Thursday 24 November 2016

Ex Machina (2015)



Caleb is a young programmer who wins a competition to spend a week with his reclusive employer, on the other man's private estate.  When Caleb arrives, he finds there is more to this prize than just seven days of luxurious surrounds.  He'll also be participating in a Turing Test - interacting with an AI created by the other man and assessing whether it truly possesses consciousness or if it is simply performing a good simulation.

Because this is a movie, said AI has a female robotic body and the face of Alicia Vikander.  Caleb and Ava - as the AI is known - quickly strike up a rapport.  Certainly he seems to find her company more enjoyable than that of his decidedly odd employer, Nathan.

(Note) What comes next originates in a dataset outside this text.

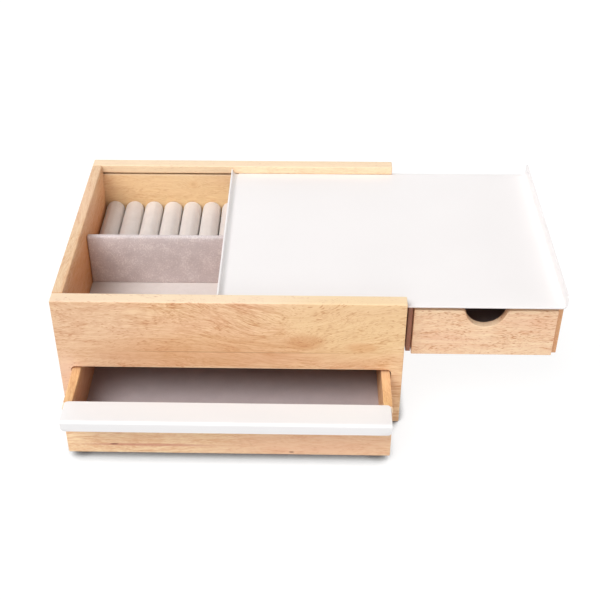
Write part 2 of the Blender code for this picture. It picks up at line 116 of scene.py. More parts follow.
def rubberwood(name, along_y, start, face=WOOD_FACE, ring=WOOD_RING, top_highlight_share=0.9, pores=0.2, figure=1.0,
               bends=(), marks=(), seam=None):
    """Lacquered rubberwood cut from one solid block, so that faces, edges and ends agree.

    Distances are millimetres from the pith line, which runs along the grain at `start`. A point's
    ring is its distance from that line, bent by slow noise and divided by the ring spacing. Pores and
    fibres are noise stretched along the grain, which turns to dots on the end grain. Faces that point
    up get a painted highlight, mixed towards a paler colour by a share given for each board, and end
    grain drinks more lacquer and is darker. `bends` lists where the grain dips: centre and half sizes
    in metres, depth in millimetres. `marks` lists tinted spots and lines, some of them painted shade,
    highlight or bounce light, which end grain doesn't take: centre, half sizes, colour and share.
    Under the height `seam` the board is a second, plainer stave glued to the first.
    """
    look, tree = blank(name)
    place = add(tree, "TexCoord", out="Object")
    facing = add(tree, "SeparateXYZ", {0: place.node.outputs["Normal"]}).node.outputs
    block = add(tree, "Mapping", {"Vector": place, "Scale": (1 / MM,) * 3, "Location": start,
                                  "Rotation": (0, 0, -math.pi / 2 if along_y else 0)})

    def streaks(size, vector, detail, rough=0.5, out=0):
        """Patches of random value, stretched along the grain to the given width and length."""
        across, along = size
        scaled = add(tree, "Mapping", {"Vector": vector, "Scale": (1 / along, 1 / across, 1 / across)})
        return add(tree, "TexNoise", {"Vector": scaled, "Scale": 1.0, "Detail": detail,
                                      "Roughness": rough}, out)

    def near(centre, halves, core, share=1.0):
        """The share inside the core of an ellipsoid, falling to nothing at the ellipsoid."""
        shifted = add(tree, "Mapping", {"Vector": place, "Scale": [1 / half for half in halves],
                                        "Location": [-at / half for at, half in zip(centre, halves)]})
        away = add(tree, "VectorMath", {0: shifted}, "Value", operation="LENGTH")
        return add(tree, "MapRange", {0: away, 1: 1.0, 2: core, 3: 0.0, 4: share}, **SMOOTH)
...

Ex Machina is a film that attempts to tackle some big issues about morality and humanity: if a machine is self aware, is it murder to wipe its memory banks?  How do we identify that self awareness to begin with?  And how does the way an entity looks impact our assessment?  And if the movie doesn't present empiric answers to most of the questions it asks, well I don't think that providing answers was actually the point (Nor do I think you'd get good ones in a 100 minute film).  The questions themselves are the point.

Overall I liked Ex Machina quite a bit.  It's not without weaknesses, mind you.  There are some pretty prosaic "wait, how does that work?" elements to the estate that get rather glossed over, for instance, and Nathan does come across as the kind of character who only exists in fiction - though credit goes to actor Oscar Isaac for making him as plausible and engaging as possible.  I also felt like the film fumbles things a bit in the final act.  I'm not referring to the very end, which I quite liked, but to the twenty minutes or so before it.  The film's one action-y scene doesn't work too well, and there's a longish nude scene that feels like it lingers rather longer that it needed to for its narrative purpose.

In the final assessment, if you're interested in a more cerebral kind of science fiction film - particularly one that would pair well with Blade Runner - then this is worth your time.